Bing Theater continues to benefit from artistic, structural upgrades
Jerry Dicker has invested in a lot of downtown Spokane real estate, but it’s the Bing Crosby Theater that he calls his “labor of love.”
Since acquiring the Bing in February 2012, Dicker estimates that he’s put at least $400,000 of his own money into renovating and updating the theater, and that figure will no doubt swell as the structural and artistic improvements continue. Dicker, a California businessman who owns GVD Commercial Properties, knew the Bing wasn’t going to be a moneymaker when he took it on, but he believes that the venue’s increased activity can only encourage prosperity in Spokane’s art scene.

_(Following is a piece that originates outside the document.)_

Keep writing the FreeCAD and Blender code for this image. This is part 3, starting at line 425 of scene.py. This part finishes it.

Dicker’s major Spokane real estate acquisitions include Hotel Ruby and its adjoining Sapphire Lounge, as well as a Ramada Express that he’s turned into a Howard Johnson. “Artistic preservationist” has become his second profession of sorts. Shortly after purchasing the Bing, he and his wife, Patty, took over mortgage payments for the struggling Interplayers Theater. He has donated to the Museum of Arts and Culture and protested the museum board’s controversial firing of executive director Forrest Rodgers. And now the Bing has consumed most of his time and attention.

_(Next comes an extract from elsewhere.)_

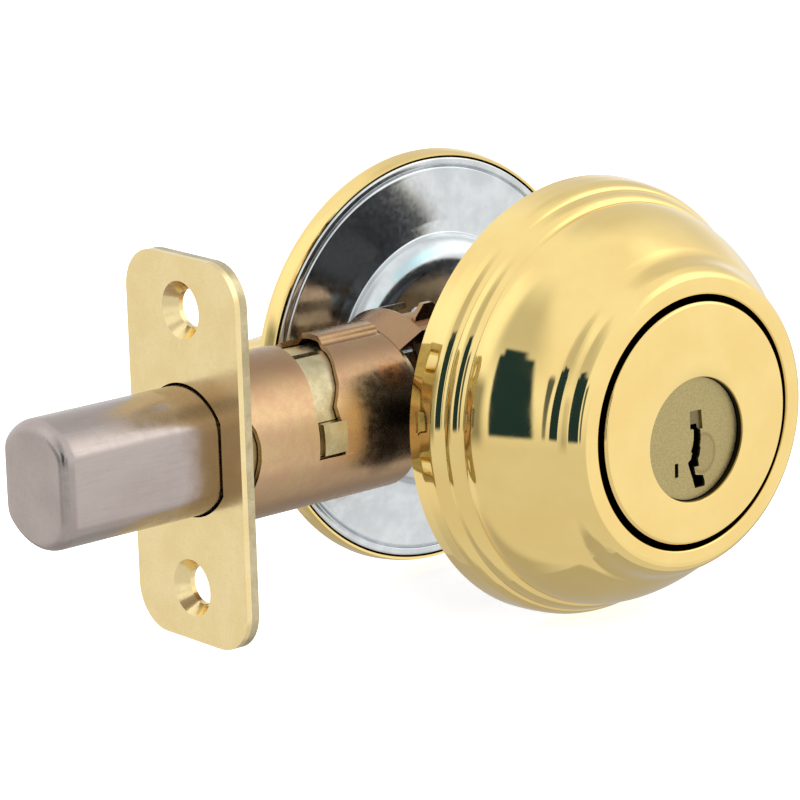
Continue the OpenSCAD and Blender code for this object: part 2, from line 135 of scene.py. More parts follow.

“The Bing as a venue is in greater and greater demand,” Dicker said. “We’ve done two or three times as many shows in the last 12 months as we did the 12 months preceding it.” Dicker and the Bing’s general manager, Michael Smith, have also focused on expanding the variety of events the theater hosts – everything from stand-up comedy to ballet to live theater to film.
This signals the rebirth of a building that’s just shy of a century old, one that began life as an 800-seat movie house right as the film industry was starting to take off. Opened in 1915, the Bing, then known as the Clemmer Theatre, was designed by British architect Edwin W. Houghton, the man responsible for the Moore, Seattle’s oldest operating theater.
Ownership of the Clemmer changed hands numerous times in the ensuing decades. It was purchased from its original owner, silver tycoon August Paulsen, by Universal Studios in 1925, when it began hosting live musical performances as well as motion pictures. (The man it’s named after, Bing Crosby, was reported to have performed there many times in the mid-’20s.) Later renamed the Audian and then the State, the theater continued operating as a movie house until 1985, when it was renovated and repurposed as the Metropolitan Theater of Performing Arts.
The Met remained a venue for live performances, educational presentations and the occasional film from 1988 to 2006, when then-owner Mitch Silver rechristened it the Bing Crosby Theater. Dicker purchased the Bing from Silver two years ago, and now he’s made it his goal to broaden the theater’s utility.
In the past 24 months, the Bing has been in the process of a makeover that’s far from finished. Its infrastructure has been strengthened, the leaky roof replaced, and the plumbing, heating and air conditioning have all been updated. The downstairs dressing rooms and green rooms have been remodeled to be more comfortable for touring artists. The theater’s technology has also been bolstered, boasting a new sound system (which Dicker says is “the best in the city”), 30-foot screen and top-of-the-line digital projector that Dicker hopes will allow the Bing to book more film programs (the theater was most recently a host to the Spokane International Film Festival).
Dicker has also expanded the space to the building’s top two stories, which he said hadn’t been used in some 25 years. A spiral staircase leads to a small third-floor lounge called Ovations, which has a modern, minimalistic aesthetic and offers beer, wine and appetizers. The fourth floor is currently vacant, a large, bright room that Dicker says could really be used for anything – an art gallery, for instance, or a space for private functions.
But beyond the obvious physical transformations, perhaps the most important improvement for Dicker is the content the theater is bringing to its stage. “We want this to be the best theater not just in Spokane, but in the Northwest,” Dicker said. “We would even like to have a national reputation, if possible.”
Along with Smith, who has been with the theater in various capacities since 1987, Dicker said he has been collaborating with local artists, musicians and acting groups in hopes of making the Bing a go-to venue for regional artistic events. The current partnerships he cites include Spokane Art School, Lake City Playhouse and Get Lit!
“The reason we’re doing very well is that (Michael and I) are passionate about the Bing,” Dicker said. He and Smith converse daily about theater operations, and they describe their working relationship as a well-oiled machine – Smith manages scheduling, books artists and ensures everything is in place so that everything runs smoothly, while Dicker oversees all financial matters. “From my standpoint, this has not been difficult, because Michael makes it look easy,” Dicker said.
Two years into this venture, and Dicker says that, although he hasn’t turned a profit, he and Smith have cut the Bing’s financial losses in half. Although Dicker says there’s far more updating and restoring to be done – and he admits that improvements will likely never be complete – he hopes the Bing can eventually become a self-sustaining business that will last for another century or more.
“It’s not necessarily about the money; it’s about doing the best we can,” Dicker said. “We’ve improved the Bing intellectually, artistically and physically. We feel that we’ve got a long way to go, but it’s our mission to do this.”